Provide the full model summary.
Discuss the significance of the model coefficients (if needed, use $\alpha$ = 0.01).
Compute the goodness of fit index by using the formula $R^2=1-SSE/SST$ .
Compute the goodness of fit index by using the formula $R^2=Cor(y,\hat y)$ ^2.

Discuss and compare the goodness of fit index of the full model (obtained at point 3.) and of the reduced model (after removing the non significant regressors). Provide also the reduced model’s summary. What can you conclude, if you have to choose between the full and the reduced model?
For the model chosen at the previous point:

plot the Cook’s distance (y axis) and leverage (x axis) values and add to the plot the thresholds for detecting high leverage/influence points.
How many points (days) with high leverage and high influence do we have (in %)?
Consider the day with the highest leverage. On which day did it occur?
Study the studentized residuals in order to check if the model assumptions are met.

11.3.2 Exercise 02

Consider the file simdata.csv containing simulated values for a response variable y and 2 covariates (x1 and x2) for $n=500$ observations. Import the data in R.

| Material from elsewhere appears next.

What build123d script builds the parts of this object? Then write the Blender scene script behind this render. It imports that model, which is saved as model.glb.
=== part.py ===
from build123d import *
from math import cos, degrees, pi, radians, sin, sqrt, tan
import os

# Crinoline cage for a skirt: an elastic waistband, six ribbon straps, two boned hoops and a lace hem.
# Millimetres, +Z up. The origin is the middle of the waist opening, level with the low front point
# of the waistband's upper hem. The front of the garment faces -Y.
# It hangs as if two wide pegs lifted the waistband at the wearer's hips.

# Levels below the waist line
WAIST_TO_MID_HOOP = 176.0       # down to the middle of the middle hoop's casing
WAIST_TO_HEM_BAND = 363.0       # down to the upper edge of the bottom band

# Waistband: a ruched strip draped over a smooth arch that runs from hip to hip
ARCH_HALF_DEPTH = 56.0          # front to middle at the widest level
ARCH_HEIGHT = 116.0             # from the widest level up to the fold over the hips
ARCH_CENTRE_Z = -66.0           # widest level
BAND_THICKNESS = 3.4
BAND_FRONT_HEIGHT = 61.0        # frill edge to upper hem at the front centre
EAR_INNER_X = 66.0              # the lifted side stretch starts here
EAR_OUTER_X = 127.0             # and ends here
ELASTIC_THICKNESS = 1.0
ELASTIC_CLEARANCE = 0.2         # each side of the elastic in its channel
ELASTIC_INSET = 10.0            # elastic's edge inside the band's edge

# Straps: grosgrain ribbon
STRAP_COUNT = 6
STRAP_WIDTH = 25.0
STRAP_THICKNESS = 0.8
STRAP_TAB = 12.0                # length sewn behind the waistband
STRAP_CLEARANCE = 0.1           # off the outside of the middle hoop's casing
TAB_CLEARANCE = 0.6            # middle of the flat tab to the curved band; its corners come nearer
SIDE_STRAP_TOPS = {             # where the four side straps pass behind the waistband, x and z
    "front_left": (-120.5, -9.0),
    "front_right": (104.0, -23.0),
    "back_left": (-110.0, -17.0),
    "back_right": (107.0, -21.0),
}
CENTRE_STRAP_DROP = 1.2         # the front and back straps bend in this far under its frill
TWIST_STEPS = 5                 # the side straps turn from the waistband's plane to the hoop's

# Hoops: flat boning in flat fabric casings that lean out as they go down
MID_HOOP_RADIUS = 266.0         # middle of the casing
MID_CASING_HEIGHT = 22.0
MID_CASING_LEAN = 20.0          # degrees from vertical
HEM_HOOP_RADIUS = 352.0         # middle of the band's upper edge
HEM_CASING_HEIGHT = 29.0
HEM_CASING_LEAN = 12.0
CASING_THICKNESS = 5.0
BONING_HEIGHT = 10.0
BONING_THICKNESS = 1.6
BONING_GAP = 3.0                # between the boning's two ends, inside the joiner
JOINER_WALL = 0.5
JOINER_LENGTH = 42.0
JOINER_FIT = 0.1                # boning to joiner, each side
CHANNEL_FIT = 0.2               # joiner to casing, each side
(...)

Plot the response variable. What can you conclude?
Implement the full regression model.

Provide and comment the summary output.
Consider the studentized residuals and check the assumptions of the regression model. What can you conclude? Which problems do you observe?

Using the Box-Cox transformation transform the response variable to solve the skewness problem (add the transformed variable to the dataframe).

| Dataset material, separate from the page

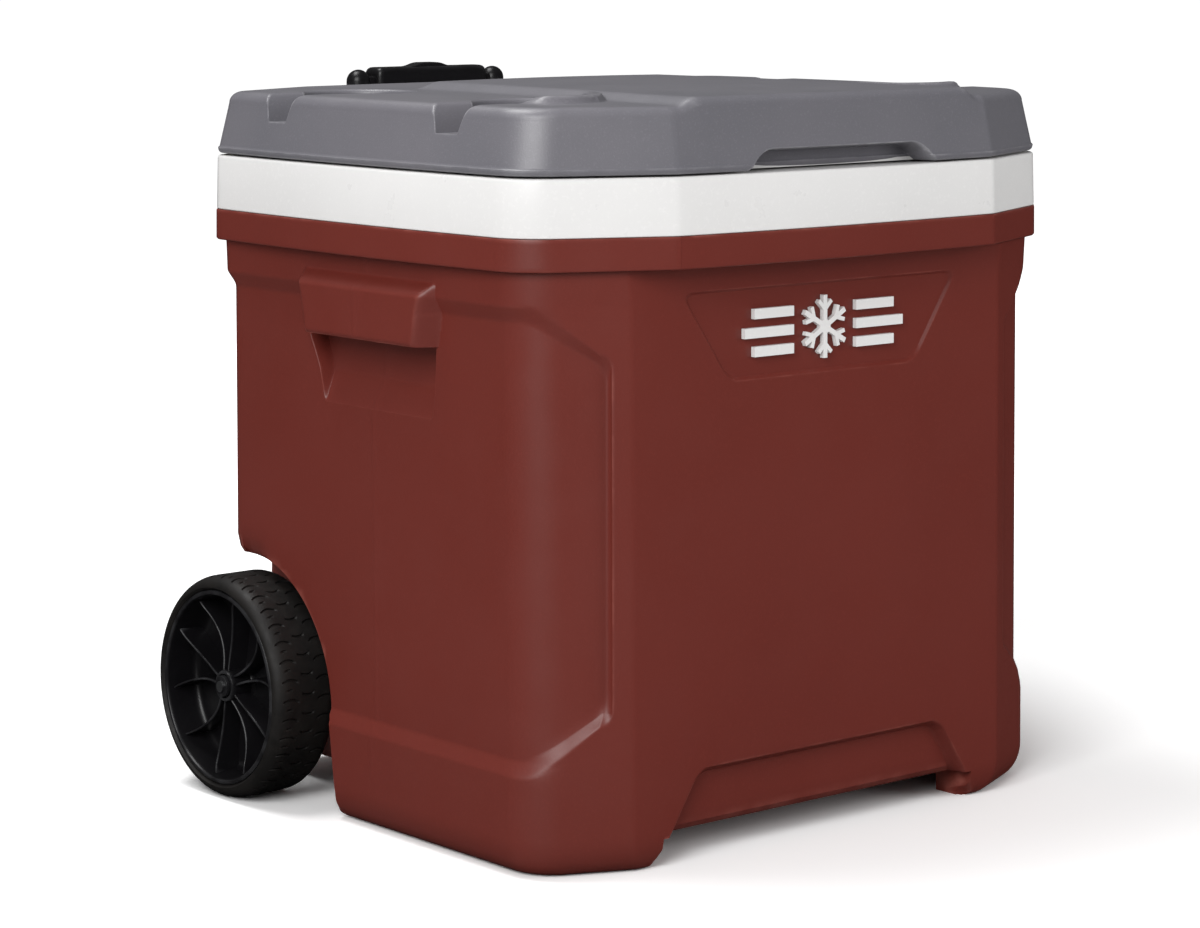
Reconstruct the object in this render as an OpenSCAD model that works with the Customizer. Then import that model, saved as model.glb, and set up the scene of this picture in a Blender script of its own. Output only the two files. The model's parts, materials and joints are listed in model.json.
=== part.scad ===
// Wheeled cooler chest: an insulated tub on two rear wheels, with a hinged lid,
// moulded side grips, a two-stage telescoping pull handle and a drain.
// Millimetres, +Z up. The front faces -Y and the floor is Z = 0.
// X = 0 and Y = 0 are the middle of the footprint, pull handle included. The modules
// measure from the middle of the rim, and placed() moves them to the footprint's middle.

/* [Rim outline] */
// Width across the rim at its four main corners
rim_w = 500; // [490:1:510]
// Depth of the rim between its front and back edges
rim_d = 453; // [446:1:460]
// Width taken by each slanted facet beside the front and back
facet_w = 100; // [90:1:110]
// Depth taken by each slanted facet
facet_d = 46; // [42:1:50]
// How far the side edges of the rim bulge in the middle
side_bow = 7.7; // [4:0.1:9]
// How far the front and back edges of the rim bulge in the middle
front_bow = 5.7; // [3:0.1:7]
// Rounding where a side meets a facet
corner_r = 32; // [24:1:40]
// Rounding where a facet meets the front or back
crease_r = 12; // [6:1:16]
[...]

Plot the transformed variable.
Implement again the full regression model. Provide and comment the summary output.
Consider the studentized residuals and check the assumption of the regression model.
Consider a non linear effect of $X_1$ in your model equation: $Y = \beta_0+\beta_1X_1+\beta_2X_1^2+\beta_3X_2+\epsilon$ . You will have to use the following formula in R: y ~ poly(x1,degree=2,raw = F)+x2.
Provide and comment the summary output.
Consider the studentized residuals and check the assumption of the regression model.